Le Rivage des Syrtes est un roman formidable, où il ne se passe rien. L’auteur nous raconte l’attente fébrile du jeune Aldo, issu de la Seigneurie d’Orsenna, que sa famille envoie en qualité « d’observateur » dans la province côtière des Syrtes. « Observer » en langage gracquien consiste à regarder la mer et attendre la venue d’un ennemi fantasmé. Orsenna et le Farghestan sont en guerre depuis trois siècles, mais rien ne semble devoir raviver le conflit endormi qui les oppose. Aldo, que l’ennui met à l’affût, n’aspire qu’à la reprise des hostilités; son attente devient obsessionnelle et fait advenir contre toute attente – sauf la sienne – l’événement désiré: la voile ennemie apparaît au loin.
L’attente fébrile du jeune Aldo n’est pas celle de la sentinelle ou du garde-frontière. Elle présente une dimension quasi-religieuse qui rappelle la foi, une foi de croyant. Rêve éveillé, son attente lui a permis d’entrevoir ce que seule la puissance imaginative du rêve permet d’entrevoir (la voile ennemie); mais ce rêve a emprunté à la veille ses capacités d’action et sa réalité (Aldo précipitera une guerre que des années de paix tacite avaient fini par rendre improbable). L’attente performative d’Aldo a fait advenir l’événement espéré. Le jeune homme dit « appartenir à la race des veilleurs, chez qui l’attente, interminablement déçue, alimente à ses sources puissantes la certitude de l’événement ». Aldo attend-il l’ennemi imaginaire comme d’autres espèrent la venue du messie ?
Ces deux attentes sont proches car elles devraient n’avoir d’autres fins qu’elles-mêmes. Mais si Aldo espère changer le cours de l’histoire (celle de son pays fictif), l’attente messianique juive est « une exigence d’absolu qu’aucune réalité historique ne pourra satisfaire ». Par essence, le messianisme juif est infini, et par là même, indéfini. Il est « aspiration à l’impossible », un espoir qui se suffit à lui-même et dont la justification ne tient pas à sa finalité (l’avènement du messie) mais à la force qu’il donne à ceux qui espèrent. Rompre l’attente signifie rompre l’espoir. Comment accepter l’attente messianique sans croire à son objet, le messie? En adhérant aux règles qui structurent cette attente, prescriptions de la Torah pour certains, valeurs universelles qui en découlent pour d’autres.
Qu’attend-on, au juste? Le messie est une idée dont il est, par définition, difficile de se faire une représentation précise. Aldo guette un ennemi aux traits indistincts dont ne subsiste que le nom, le Farghestan.
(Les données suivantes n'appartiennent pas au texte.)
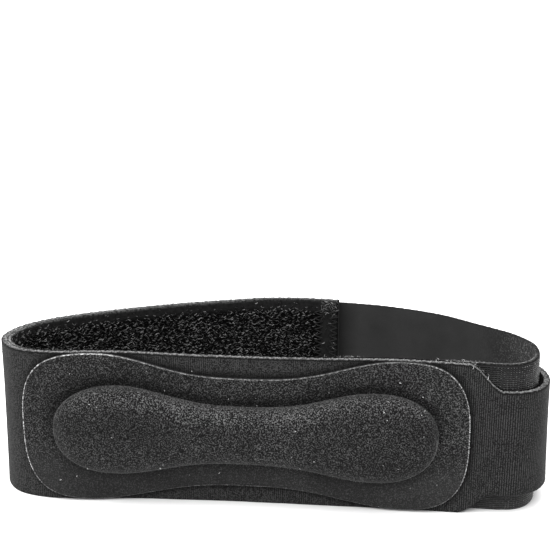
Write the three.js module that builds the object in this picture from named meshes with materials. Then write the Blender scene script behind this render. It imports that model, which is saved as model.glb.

Son attente, orientée vers un objet mal défini, se rapproche de l’espoir messianique qui « ne recèle aucune représentation de l’attente ou du désiré », comme l’écrit Emmanuel Lévinas dans Le Temps et l’Autre. Le croyant doit résister à la tentation de désigner le messie et de le représenter. L’attente messianique, écrit Banon, « ne se convertit jamais en détente ». C’est l’attente fiévreuse d’un événement qui ne peut être contenu dans le présent.
Chaque génération espère assister à l’avènement du messie. Chaque génération apprend à structurer son attente de manière constructive. Attendre, sans se perdre en bavardages inutiles comme Vladimir et Estragon ni céder au désespoir de l’homme dormant de Georges Perec est ardu. Le judaïsme invite à se contenter de cette quête perpétuelle de la voile à l’horizon qui doit à jamais échapper au regard. L’erreur d’Aldo aura été de faire de cette voile fantasmée une réalité.